Harnessing Entanglement - ATLANTIS RISING THE RESEARCH REPORT (original) (raw)
For the first time, scientists have entangled atoms for use as networked quantum sensors, specifically, atomic clocks and accelerometers.
The research team’s experimental setup yielded ultraprecise measurements of time and acceleration. Compared to a similar setup that does not draw on quantum entanglement, their time measurements were 3.5 times more precise, and acceleration measurements exhibited 1.2 times greater precision.
The result, published in Nature, is partially supported by Q-NEXT, a U.S. Department of Energy (DOE) National Quantum Information Science Research Center led by DOE’s Argonne National Laboratory. The research was conducted by scientists currently working at Stanford University, Cornell University and DOE’s Brookhaven National Laboratory.

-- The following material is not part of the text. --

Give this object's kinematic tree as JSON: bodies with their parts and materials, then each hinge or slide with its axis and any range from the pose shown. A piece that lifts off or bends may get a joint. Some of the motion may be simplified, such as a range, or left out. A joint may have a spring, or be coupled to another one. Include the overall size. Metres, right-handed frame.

“The impact of using entanglement in this configuration was that it produced better sensor network performance than would have been available if quantum entanglement were not used as a resource,” said Mark Kasevich, lead author of the paper, a member of Q-NEXT, the William R. Kenan, Jr. professor in the Stanford School of Humanities and Sciences and professor of physics and of applied physics. “For atomic clocks and accelerometers, ours is a pioneering demonstration.”
Greater sensitivity in atomic clocks and accelerometers would lead to more precise timekeeping and navigation systems, such as those used in global positioning systems, in defense and in broadcast communications. Ultraprecise clocks are also used in finance and trading.
“GPS tells me where I am to about a meter right now,” Kasevich said. “But what if I wanted to know where I was to within 10 centimeters? That’s what the impact of better clocks would be.”
One can mark the passage of time by counting the number of pulses in an electromagnetic wave, just as you would count the ticks of a clock. If you know that a particular wave pulses 6 billion times per second, you know that, once you count 6 billion crests of the wave, one second has passed. So knowing the exact frequency of a microwave gives one a precise way to track time.